Scope1排出量は、企業が自らの事業活動に対して負う、最も直接的で基本的な気候変動への責任を表す指標です。

要点:

  • Scope1は、事業者自らが所有・管理する排出源からの「直接排出」である。
  • 企業の排出削減努力における、全ての基本となる出発点であり、投資家からの評価においても最重要視される。
  • 正確な算定と削減努力は、エネルギーコストの削減や、非効率な業務プロセスの改善にも直結する。
  • しかし、多くの企業にとって、Scope1は排出量全体の一部に過ぎず、サプライチェーン全体(Scope3)への取り組みが同時に不可欠である。

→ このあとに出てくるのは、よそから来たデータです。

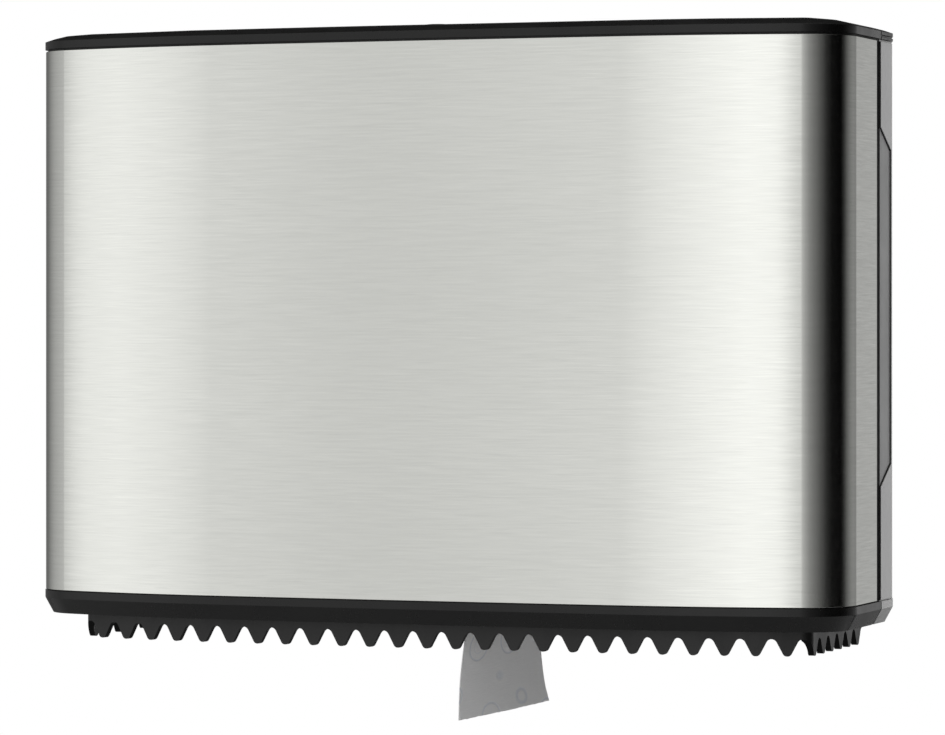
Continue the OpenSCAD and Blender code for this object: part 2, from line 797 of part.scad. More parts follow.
module lock_housing() color([0.3, 0.3, 0.32]) {
    difference() {
        union() {
            translate([0, -lock_d, housing_z0])
                cylinder(r = lock_r + housing_wall, h = ceiling_z - housing_z0);
            intersection() {
                translate([0, -lock_d, ceiling_z - housing_flange_t])
                    cylinder(r = housing_flange_r, h = housing_flange_t);
                slab(housing_z0, ceiling_z) footprint(crown_w + 2 + gap, cover_y + 1);
            }
        }
        translate([0, -lock_d, housing_z0 - 1]) cylinder(r = lock_r + run, h = ceiling_z);
    }
}

module lock_barrel() color([0.2, 0.2, 0.2]) {
    top = crown_z + lock_rise;
    translate([0, -lock_d, 0]) difference() {
        union() {
            translate([0, 0, barrel_z0]) cylinder(r = lock_r, h = top - 0.5 - barrel_z0);
            translate([0, 0, top - 0.5]) cylinder(r1 = lock_r, r2 = lock_r - 0.9, h = 0.3);
            translate([0, 0, top - 0.2]) cylinder(r1 = lock_r - 0.9, r2 = lock_r - 2.6, h = 0.2);
        }
        translate([-slot_w / 2, -slot_l / 2, top - 5]) cube([slot_w, slot_l, 6]);
        translate([0, 0, barrel_z0 - 1]) cylinder(r = 2 + fit, h = 8);
        translate([0, 0, housing_z0 - 1.5]) difference() {
            cylinder(r = lock_r + 1, h = 1.2);
            translate([0, 0, -1]) cylinder(r = lock_r - 0.8, h = 4);
        }
    }
}

module lock_clip() color([0.6, 0.6, 0.6]) {
    translate([0, -lock_d, housing_z0 - 1.5 + seat]) difference() {
        cylinder(r = lock_r + 2.5, h = 1.2 - 2 * seat);
        translate([0, 0, -1]) cylinder(r = lock_r - 0.8 + run, h = 4);
        translate([0, -3, -1]) cube([lock_r + 4, 6, 4]);
    }
}

module latch_cam() color([0.65, 0.65, 0.65]) {
    translate([0, -lock_d, cam_z1 - cam_t]) difference() {
        union() {
            cylinder(r = lock_r, h = cam_t);
            translate([-cam_w / 2, 0, 0]) cube([cam_w, cam_l, cam_t]);
            translate([-hook_w / 2, cam_l - hook_t, 0]) cube([hook_w, hook_t, cam_t + hook_h]);
        }
        translate([0, 0, -1]) cylinder(r = 2.1, h = cam_t + 2);
    }
}

module cam_screw() color([0.7, 0.7, 0.7]) {
    translate([0, -lock_d, cam_z1 - cam_t]) screw(2, 3.6, 2.2, 8);
}

module latch_keeper() color([0.65, 0.65, 0.65]) {
    difference() {
        union() {
            translate([-keeper_w / 2, keeper_y, ceiling_z - keeper_plate_t])
                cube([keeper_w, keeper_l, keeper_plate_t]);
            translate([-keeper_w / 2, keeper_y, cam_z1 + keeper_drop])
                cube([keeper_w, keeper_t, ceiling_z - cam_z1 - keeper_drop]);
        }
        for (x = [-1, 1] * keeper_screw_x) translate([x, keeper_screw_y, ceiling_z - 3])
            cylinder(r = small_screw_r + 0.1, h = 4);
    }
}

module keeper_screws() color([0.7, 0.7, 0.7]) {
    for (x = [-1, 1] * keeper_screw_x) translate([x, keeper_screw_y, ceiling_z - keeper_plate_t])
        screw(small_screw_r, small_head_r, small_head_h, 3);
}

rear_shell();
rear_top_cap();
grip_insert_left();
grip_insert_right();
bottom_tray();
tear_edge();
tray_screws();
hinge_pins();
spindle_bracket();
main_axle();
axle_clip();
brake_washer();
stub_bracket();
stub_axle();
stub_clip();
stub_washer();
bracket_screws();
latch_keeper();
keeper_screws();
paper_tail();
steel_panel();
cover_frame();
top_trim();
bottom_trim();
trim_screws();
lock_housing();
lock_barrel();
lock_clip();
latch_cam();
cam_screw();
roll_hub();
hub_bushes();
core_springs();
roll_core();
paper_roll();
stub_hub();
stub_bushes();
stub_springs();
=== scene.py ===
"""Looks of the jumbo toilet roll dispenser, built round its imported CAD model."""
import json
import math

import bmesh
import bpy
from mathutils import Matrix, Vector, noise


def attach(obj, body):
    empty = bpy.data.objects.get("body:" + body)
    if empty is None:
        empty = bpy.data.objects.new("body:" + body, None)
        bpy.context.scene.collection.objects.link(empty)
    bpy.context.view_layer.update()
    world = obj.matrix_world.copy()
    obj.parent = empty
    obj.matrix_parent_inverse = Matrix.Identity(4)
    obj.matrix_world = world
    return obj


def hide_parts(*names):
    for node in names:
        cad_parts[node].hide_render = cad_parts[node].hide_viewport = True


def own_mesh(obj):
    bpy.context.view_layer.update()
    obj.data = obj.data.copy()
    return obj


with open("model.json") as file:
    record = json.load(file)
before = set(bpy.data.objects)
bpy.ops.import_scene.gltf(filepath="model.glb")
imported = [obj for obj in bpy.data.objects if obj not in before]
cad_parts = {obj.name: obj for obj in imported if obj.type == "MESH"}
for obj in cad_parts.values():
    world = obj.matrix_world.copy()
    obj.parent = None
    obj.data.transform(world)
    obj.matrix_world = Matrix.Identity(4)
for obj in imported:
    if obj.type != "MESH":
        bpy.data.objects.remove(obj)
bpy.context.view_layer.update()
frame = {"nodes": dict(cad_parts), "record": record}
MM = 0.001

# The roll as the CAD has it, in millimetres: its axis, its outer radius and its hole's, and the
# planes of its two ends
ROLL_X, ROLL_R, HOLE_R = -72.0, 86.4, 23.25
PAPER_FRONT, PAPER_REAR = -111.0, -18.0


def add_object(name, data):
    made = bpy.data.objects.new(name, data)
    bpy.context.scene.collection.objects.link(made)
    return made


# ---------------------------------------------------------------- camera

# Solved from the edges in the photograph: the place in metres, the turn about the vertical in
# radians, the focal length and sensor in millimetres, and the shift of the frame
CAMERA_AT, CAMERA_TURN = (0.66226, -1.8292, 0.0), 0.3584
LENS, SENSOR_W, SHIFT_Y = 172.718, 36.0, -0.06033
FAR_CLIP = 60.0


def make_camera():
    data = bpy.data.cameras.new("camera")
    data.sensor_width = SENSOR_W
    data.lens = LENS
    data.shift_y = SHIFT_Y
    data.clip_end = FAR_CLIP
    camera = add_object("camera", data)
    camera.location = CAMERA_AT
    camera.rotation_euler = (math.radians(90), 0.0, CAMERA_TURN)
    bpy.context.scene.camera = camera


make_camera()


# ---------------------------------------------------------------- materials

class Nodes:
    """A short way to write the node tree of a material or a world."""

    def __init__(self, owner, output="OutputMaterial"):
        owner.use_nodes = True
        self.owner, self.tree = owner, owner.node_tree
        self.tree.nodes.clear()
        self.output = self.add(output)

    def add(self, kind, inputs=None, **settings):
        node = self.tree.nodes.new("ShaderNode" + kind)
        for key, value in settings.items():
            setattr(node, key, value)
        for key, value in (inputs or {}).items():
            self.feed(node.inputs[key], value)
        return node

    def feed(self, socket, value):
        if isinstance(value, bpy.types.NodeSocket):
            self.tree.links.new(value, socket)
        elif isinstance(value, tuple) and len(value) == 3 and socket.type == "RGBA":
            socket.default_value = (*value, 1.0)
        else:
            socket.default_value = value

    def place(self):
        """Where the point is on the object, in metres."""
        return self.add("TexCoord").outputs["Object"]

    def normal(self):
        return self.add("NewGeometry").outputs["Normal"]

    def vector(self, operation, a, b=None, scale=None):
        inputs = {key: value for key, value in ((0, a), (1, b), ("Scale", scale))
                  if value is not None}
        return self.add("VectorMath", inputs, operation=operation).outputs["Vector"]

    def parts(self, vector):
        return self.add("SeparateXYZ", {"Vector": vector}).outputs

    def round_roll(self, place):
        """Coordinates from the roll's axis, and the turn round it in radians."""
        xyz = self.parts(self.vector("ADD", place, (-ROLL_X * MM, 0.0, 0.0)))
        return xyz, self.math("ARCTAN2", xyz["Z"], xyz["X"])

    def scaled(self, vector, scale, rotation=(0.0, 0.0, 0.0)):
        return self.add("Mapping", {"Vector": vector, "Scale": scale, "Rotation": rotation}
                        ).outputs["Vector"]

    def noise(self, vector, scale=1.0, detail=3.0, roughness=0.5, distortion=0.0):
        return self.add("TexNoise", {"Vector": vector, "Scale": scale, "Detail": detail,
                                     "Roughness": roughness, "Distortion": distortion}
                        ).outputs["Fac"]

    def spread(self, value, low, high, to_low, to_high, smooth=False):
        return self.add("MapRange", {"Value": value, "From Min": low, "From Max": high,
                                     "To Min": to_low, "To Max": to_high},
                        interpolation_type="SMOOTHSTEP" if smooth else "LINEAR"
                        ).outputs["Result"]

    def math(self, operation, a, b=None):
        node = self.add("Math", operation=operation)
        for socket, value in zip(node.inputs, (a, b)):
            if value is not None:
                self.feed(socket, value)
        return node.outputs[0]

    def mix(self, factor, a, b):
        node = self.add("Mix", data_type="RGBA")
        self.feed(node.inputs["Factor"], factor)
        self.feed(node.inputs["A"], a)
        self.feed(node.inputs["B"], b)
        return node.outputs["Result"]

    def bump(self, height, strength, distance, normal=None):
        node = self.add("Bump", {"Height": height, "Strength": strength, "Distance": distance})
        if normal is not None:
            self.feed(node.inputs["Normal"], normal)
        return node.outputs["Normal"]

    def surface(self, **inputs):
        named = {key.replace("_", " "): value for key, value in inputs.items()}
        return self.finished(self.add("BsdfPrincipled", named).outputs["BSDF"])

    def mixed(self, factor, a, b):
        return self.add("MixShader", {0: factor, 1: a, 2: b}).outputs["Shader"]

    def finished(self, shader):
        self.tree.links.new(shader, self.output.inputs["Surface"])
        return self.owner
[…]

今後の展望として、Scope1排出量の削減は、もはや単なる環境コンプライアンスではなく、企業の競争力そのものを左右する経営課題となります。再生可能エネルギーへの転換(電化)、燃料の脱炭素化(グリーン水素など)、そして革新的な製造プロセスの導入といった、Scope1削減のための投資は、今後ますます加速するでしょう。そして、このScope1削減の取り組みを通じて得られた技術とノウハウを、サプライチェーンを通じて国内外のパートナー、特に開発途上国の事業者へと展開していくことが、真にグローバルな気丹変動対策と、公正で持続可能な未来を築く上で、不可欠なステップとなるのです。